There’s the game, and then there’s real life.
Outside observers would never consider Train to Hunt competitions games, of course. Games are supposed to be fun, and the elite hunter-athletes running up and down Powderhorn Mountain Resort’s steep runs in the July heat were not having fun. In fact, most of them were cursing.
“Smile,” their fellow participants yelled from the sidelines. “It makes it hurt less!”
Believe it or not, overcoming the brutal physical challenges at Train to Hunt’s national competition really is fun for the bow hunters who participate. It means they’ll be more than ready for the real-world challenges they’ll face during the hunting season.
“Honestly, when I finish this thing, I’ll say that it was fun,” said Chris Denham, 54, an outdoor industry celebrity and a member of Train to Hunt’s Super Master class—hunt-ers age 50 and up. “When you’re in the middle of it, you’re like, ‘This is stupid. Why did I do this? This hurts, this is no fun. I’m never doing this again.’ But as soon as you’re done with it, you’re looking forward to the next one.”
Train to Hunt is a national organization dedicated to improving the performance of hunters through intense, CrossFit-like exercise programs designed to simulate conditions faced in archery hunting. It offers seminars on fitness, nutrition and hunting, and hosts Train to Hunt Challenges across the country each spring and summer.

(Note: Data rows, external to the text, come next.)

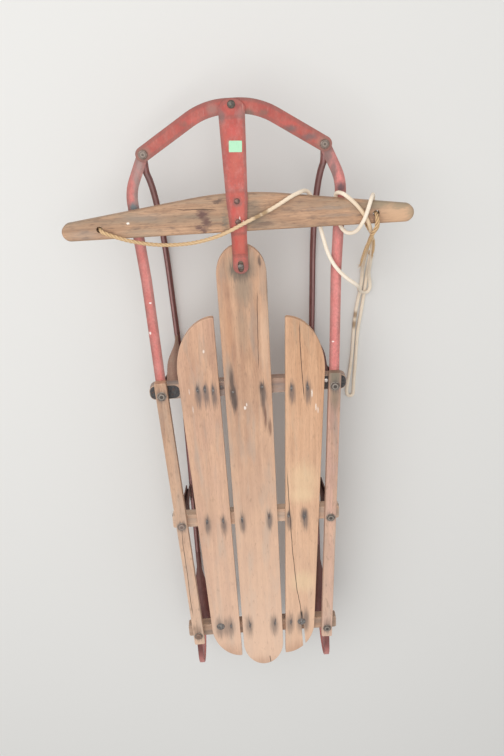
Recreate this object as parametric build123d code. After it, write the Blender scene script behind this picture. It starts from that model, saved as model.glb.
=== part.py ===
from build123d import *

import math
import os

# Steerable runner sled, standing on its two steel runners.
# Millimetres, +Z up from the floor, +Y towards the front, +X to the rider's right.
# The pieces are laid out from the bolt line of the front bench (y = 0), and save() moves
# them so that the origin lies under the middle of the sled's length.

# Deck and wooden frame
DECK_HEIGHT = 168.0
SLAT_THICKNESS = 11.0
BENCH_PITCH = 305.0
BENCH_LENGTH_Y = 30.0
BENCH_THICKNESS = 20.0
BENCH_HALF_SPANS = (190.0, 175.0, 168.0)
BENCH_CORNERS = (12.0, 4.0, 4.0)
RAIL_WIDTH = 23.0
RAIL_THICKNESS = 18.0
RAIL_X_FRONT = 165.5
RAIL_X_REAR = 145.5
RAIL_FRONT_Y = 27.0
RAIL_REAR_OVERHANG = 26.0
REBATE_MARGIN = 1.0
CENTRE_SLAT_WIDTH = 90.0
CENTRE_SLAT_FRONT_Y = 284.0
CENTRE_SLAT_REAR_Y = -714.5
CENTRE_SLAT_FRONT_CURVE = 55.0
CENTRE_SLAT_REAR_CURVE = 65.0
SIDE_SLAT_REAR_Y = -684.5
SIDE_SLAT_FRONT_CURVE = 108.0
SIDE_SLAT_REAR_CURVE = 90.0
SIDE_SLAT_INNER_CORNER = 3.0
SLAT_EDGE = 1.5
FRONT_PLATE_THICKNESS = 2.0
FRONT_PLATE_RIM = 1.0
FRONT_PLATE_INNER_X = 132.0
FRONT_PLATE_CORNER = 11.0

# Steel flat bar and the gap left between pieces that slide on each other
FLAT = 3.0
GAP = 0.3

# Runners, bent from T-section steel
SOLE_WIDTH = 13.0
SOLE_THICKNESS = 3.5
WEB_THICKNESS = 3.0
WEB_HEIGHT = 14.0
RUNNER_X_FRONT = 139.0
RUNNER_X_REAR = 146.0
NOSE_ANGLE = 65.0
NOSE_TOP_BEND = 20.0
NOSE_FLAT_LENGTH = 34.0
HOOK_REAR_Y = -754.0
FLEX_RADIUS = 6.5
FLEX_GAP = 0.4

# Stamped steel knees
KNEE_STEEL = 3.0
KNEE_TOP_WIDTH = 44.0
KNEE_TOP_LENGTH_Y = 26.0
KNEE_FLANGE_DEPTH = 9.0
KNEE_FOOT_WIDTH = 15.0
KNEE_FOOT_LENGTH_Y = 28.0
KNEE_LAP = 6.0
KNEE_LEG_INSET = 4.0
KNEE_HOLLOW = 4.0

# Steering gear
CORNER_X = 151.0
CORNER_Y = 444.0
BOW_APEX_Y = 511.5
BOW_BEND_X = 42.0
BOW_BEND_RADIUS = 120.0
BOW_WIDTH = 25.0
STRIP_WIDTH = 19.0
STRIP_BULGE = (179.0, 383.0)
STRIP_WAIST = (170.0, 225.0)
STRIP_BEND_RADII = (85.0, 150.0)
PIVOT_Y = 245.0
STEER_RANGE = 8.0
CROSSBAR_HALF_LENGTH = 300.0
CROSSBAR_REAR_Y = 311.0
CROSSBAR_FRONT_Y = 375.0
CROSSBAR_TIP_DEPTH = 30.5
CROSSBAR_PEAK_CUT = 5.5
CROSSBAR_THICKNESS = 18.0
CROSSBAR_TIP_INSET = 15.0
CROSSBAR_EDGE = 4.0
ROPE_GAP_UNDER_CROSSBAR = 10.2
ROPE_HOLE_X = 235.0
ROPE_HOLE_Y = 329.0
ROPE_HOLE_RADIUS = 5.5
STRAP_BOLT_YS = (329.0, 364.0)
APEX_BOLT_Y = 514.5
STRAP_FRONT_WIDTH = 44.0
STRAP_MIDDLE_WIDTH = 36.0
STRAP_REAR_WIDTH = 27.0
STRAP_SLOT_LENGTH = 20.0
STRAP_SLOT_WIDTH = 10.0
STRAP_OVERLAP = 6.0
STRAP_FRONT_CURVE = 14.0
STRAP_BEND_RADIUS = 12.0

# Fasteners
BOLT_RADIUS = 3.0
BOLT_HEAD_RADIUS = 7.5
BOLT_HEAD_HEIGHT = 3.5
RIVET_HEAD_ROUND = 2.0
RIVET_TAIL_RADIUS = 5.0
RIVET_TAIL_HEIGHT = 2.0
NUT_RADIUS = 6.5
NUT_HEIGHT = 5.0
PIVOT_BOLT_RADIUS = 4.0
RUNNING_CLEARANCE = 0.05
CORNER_CLEARANCE = 0.25
APEX_CLEARANCE = 1.4

# Tow rope
ROPE_RADIUS = 3.5
KNOT_RADIUS = 8.5
TAIL_KNOT_RADIUS = 6.5
KNOT_FLAT = 2.0

# Levels worked out from the sizes above
BENCH_TOP = DECK_HEIGHT - SLAT_THICKNESS
BENCH_BOTTOM = BENCH_TOP - BENCH_THICKNESS
RAIL_TOP = BENCH_TOP + RAIL_THICKNESS
STRIP_BOTTOM = BENCH_TOP + GAP
STRIP_TOP = STRIP_BOTTOM + FLAT
BOW_BOTTOM = STRIP_TOP + GAP
BOW_TOP = BOW_BOTTOM + FLAT
STRAP_APEX_BOTTOM = BOW_TOP + GAP
STRAP_PIVOT_BOTTOM = DECK_HEIGHT + GAP
CROSSBAR_BOTTOM = STRIP_TOP + ROPE_GAP_UNDER_CROSSBAR
CROSSBAR_TOP = CROSSBAR_BOTTOM + CROSSBAR_THICKNESS
WEB_TOP = SOLE_THICKNESS + WEB_HEIGHT
KNEE_TOP = BENCH_BOTTOM
BENCH_YS = (0.0, -BENCH_PITCH, -2 * BENCH_PITCH)
RAIL_REAR_Y = BENCH_YS[2] - RAIL_REAR_OVERHANG
FRONT_Y = BOW_APEX_Y + BOW_WIDTH / 2
MID_Y = (FRONT_Y + HOOK_REAR_Y) / 2

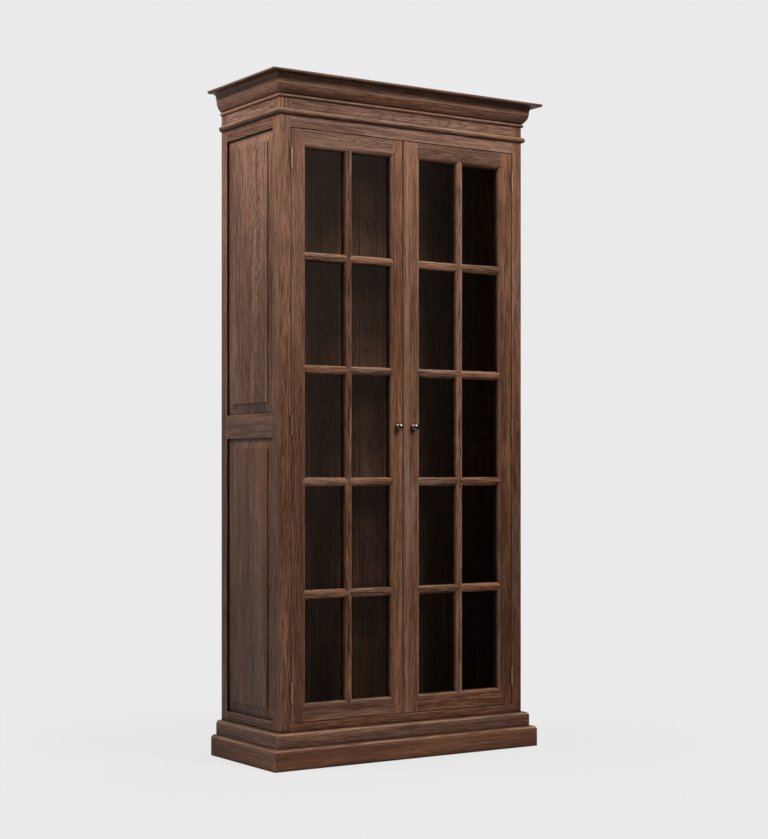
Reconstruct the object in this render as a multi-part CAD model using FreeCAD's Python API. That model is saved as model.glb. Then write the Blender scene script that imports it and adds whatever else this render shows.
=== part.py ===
"""Tall oak bookcase with two inset glazed doors. All sizes are in millimetres.

+X is to the right of someone facing the doors, -Y comes out of the front, +Z is up.
The origin is on the floor, under the middle of the whole piece.
"""
import FreeCAD, Part
import math
import os

Vector = FreeCAD.Vector

# ------------------------------------------------------------------ driving sizes
# Case
overall_height = 2300.0
case_width = 1000.0
case_depth = 404.0
post_width = 42.0            # seen from the front
post_arris = 2.5             # rounding of the front corner
rail_thickness = 22.0
back_rail_thickness = 18.0
side_tenon_length = 24.0
tenon_thickness = 10.0
tenon_gap = 2.0              # wood left between tenons, and between a tenon and a groove
bottom_rail_height = 90.0
sill_show = 29.0             # front bottom rail above the base moulding
side_sill_rise = 5.0         # side bottom rail above the front one
header_show = 39.5           # top rails below the bead
middle_rail_level = 1096.0
middle_rail_height = 80.0

# Base: an inner moulding with an outer plinth board on it
base_moulding_height = 121.0
base_moulding_thickness = 21.0
plinth_height = 72.0
plinth_thickness = 20.0
base_round = 14.0            # radius of both top edges

# Bead, frieze, crown and top board
bead_height = 21.0
bead_projection = 10.0
frieze_height = 34.5         # plain strip between bead and crown
crown_astragal_height = 12.0  # small bead at the foot of the crown
crown_astragal_out = 6.0
crown_quirk = 2.0            # height of the notch between it and the belly
crown_quirk_floor = 1.0      # how far the notch's floor stands out
crown_belly_foot = 3.0
crown_belly_out = 20.0
crown_belly_rise = 35.0
crown_neck_rise = 12.0
crown_neck_step = 1.5        # from the belly out to the foot of the cove
crown_cove_radius = 12.0
top_board_thickness = 10.0
top_board_overhang = 55.0
top_board_round = 4.5

# Raised side panels
panel_setback = 8.5          # tongue behind the face of the frame
panel_tongue = 9.0
panel_tongue_thickness = 6.0
panel_float = 1.0            # room for the tongue at the bottom of its groove
panel_bevel = 38.0
panel_step = 2.5             # small square step round the raised field
panel_field_setback = 0.8

# Back, floor, ceiling and shelves
back_board_count = 9
back_board_thickness = 12.0
back_board_lap = 50.0        # over the back rails
back_groove = 8.0
back_post_reveal = 10.0      # back posts in front of the back boards
board_joint_chamfer = 2.5
board_thickness = 18.0       # floor and ceiling
board_housing = 8.0
housing_bridge = 3.0         # wood left between a panel's groove and a board's housing
shelf_thickness = 8.0        # glass
shelf_gap = 1.0              # shelf to posts and back
shelf_door_gap = 6.0
shelf_post_lap = 12.0        # shelf's front edge between the front posts
shelf_pin_radius = 2.5
shelf_pin_length = 16.0

# Doors
door_gap = 3.0
hinge_stile_width = 57.0
meeting_opening = 61.0       # from the middle of the case to the first pane
door_rail_width = 60.0
pane_rows = 5
pane_columns = 2
moulding_width = 12.0        # ovolo round every pane
moulding_step = 1.2
moulding_ledge = 1.0
moulding_nose = 4.8          # square edge behind the ovolo
glazing_bar_flat = 6.0       # between a bar's two ovolos
glass_thickness = 4.0
stop_thickness = 7.0
rebate_width = 9.0
glass_edge_gap = 1.0
door_tenon_cheek = 7.0       # wood left beyond a tenon's end
door_tenon_thickness = 9.0
door_tenon_shoulder = 9.0
meeting_bead_width = 24.0
meeting_bead_edge = 11.0     # its free edge, left of the middle of the case
meeting_bead_proud = 2.5
meeting_bead_drop = 5.0      # how far the bead's edge lies behind the face

# Knobs
knob_radius = 13.0
knob_rim = 1.5
knob_dome = 9.0
knob_neck_radius = 5.0
knob_neck_flare = 1.0
knob_rose_radius = 9.0
knob_rose_thickness = 2.0
knob_neck_length = 11.0

# Hinges
hinge_length = 58.0
hinge_end_distance = 99.0    # from a door's end to the middle of its hinge
hinge_leaf_margin = 4.0      # from the leaf to the door's back
hinge_leaf_play = 0.2        # between the two closed leaves
knuckle_radius = 3.2
knuckle_count = 5
knuckle_gap = 0.3
barrel_face_gap = 0.3        # barrel in front of the door's face
hinge_pin_radius = 1.6
hinge_pin_play = 0.05
finial_step = 0.5            # collar inside the knuckle's edge
finial_collar_height = 1.2
finial_ball_radius = 2.6

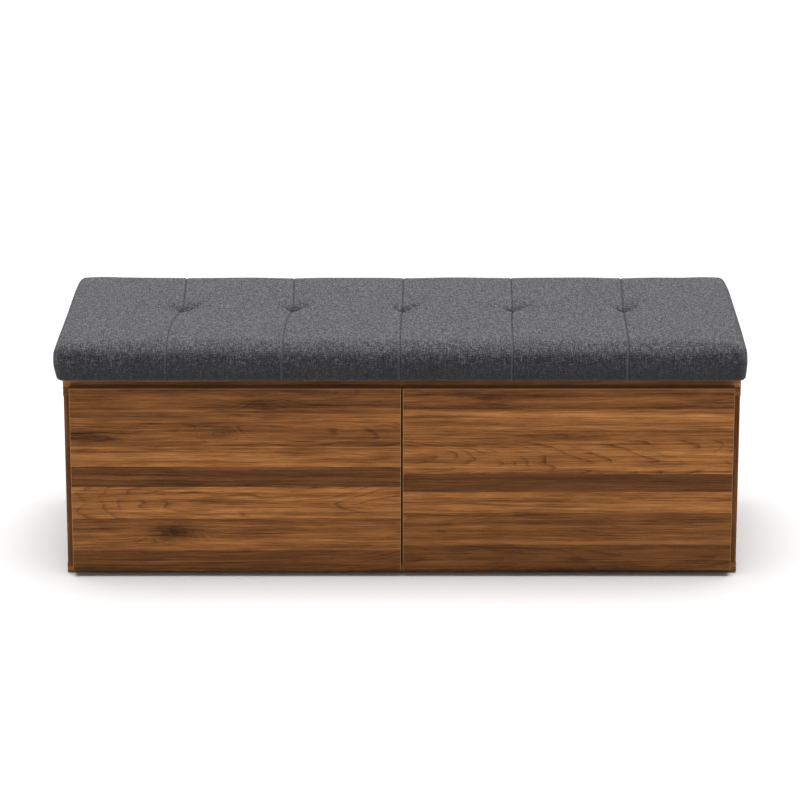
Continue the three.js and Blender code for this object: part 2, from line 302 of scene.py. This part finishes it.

During the 2017 national competition, male and female regional qualifiers from across the U.S. ran up and down the mountain with heavily weighted packs, shot targets along a difficult course and faced a number of athletic obstacles. Ultimately, it’s as mentally challenging as it is physical, said Mike Ruspil, 59, a Super Master who played a vital role in bringing Train to Hunt to the Grand Valley and coordinating the event, but who did not compete this year.
Super Masters are in some ways better prepared for the competition than their younger counterparts. They know that the challenges are about more than winning—they’re about fellowship.
“That’s what’s cool about the Super Masters,” said Denham. “We call it the Yoda class. We’ve all been there. We’ve all competed in stuff at different points in our lives. So even though we’re all here to win, if someone goes down out there, I guarantee one of the Super Master guys is going to stop and do whatever it takes to get him off the mountain.”
A sense of community pervades Train to Hunt events. For these hunter-athletes, first place comes second to survival in the real world’s harsh conditions. They train to improve their own hunting, but also so they won’t fail a comrade in need during an actual hunt.
“There have been times when one of the most beautiful sights I could see is two little blips coming towards me on the GPS screen and knowing the boys are coming and it’s going to be okay,” Ruspil said.
In the case of the Super Masters, they also train because it keeps them healthy.
“I don’t know how much faster I am because I train, but I recover faster,” said Denham. “If you go one day, you’re able to go the next day. Your body’s used to the beating and so your ability to recover is just better.”
Both he and Ruspil have found that the training—as intense as it is— keeps them in better condition than many of their contemporaries.
“I call it finding your crucible. You have to find that one thing in life that motivates you to get into better shape,” Denham said.
Train to Hunt is a unique competition. Athletes may be strong and quick, but it doesn’t mean anything if they’re not accurate.
“You can’t outrun bad shooting,” said Ruspil.
That’s another area in which the Super Masters excel—they may not be at their physical peak, but they’ve been shooting for decades.
“Two years ago, the old guys were actually the most competitive group,” said one younger hunter. “They were crushing everyone on the mountain.”
“We’re just glad to still be on the mountain,” he said.
Not all the qualifying Super Masters attended the national competition. Several of them had the chance to go on hunts they’d waited to attend for years. After months of preparation for the event—intense workouts, sleep monitoring, diet tracking and more—the goal had changed.
They were no longer training for a game. They were training for the real world.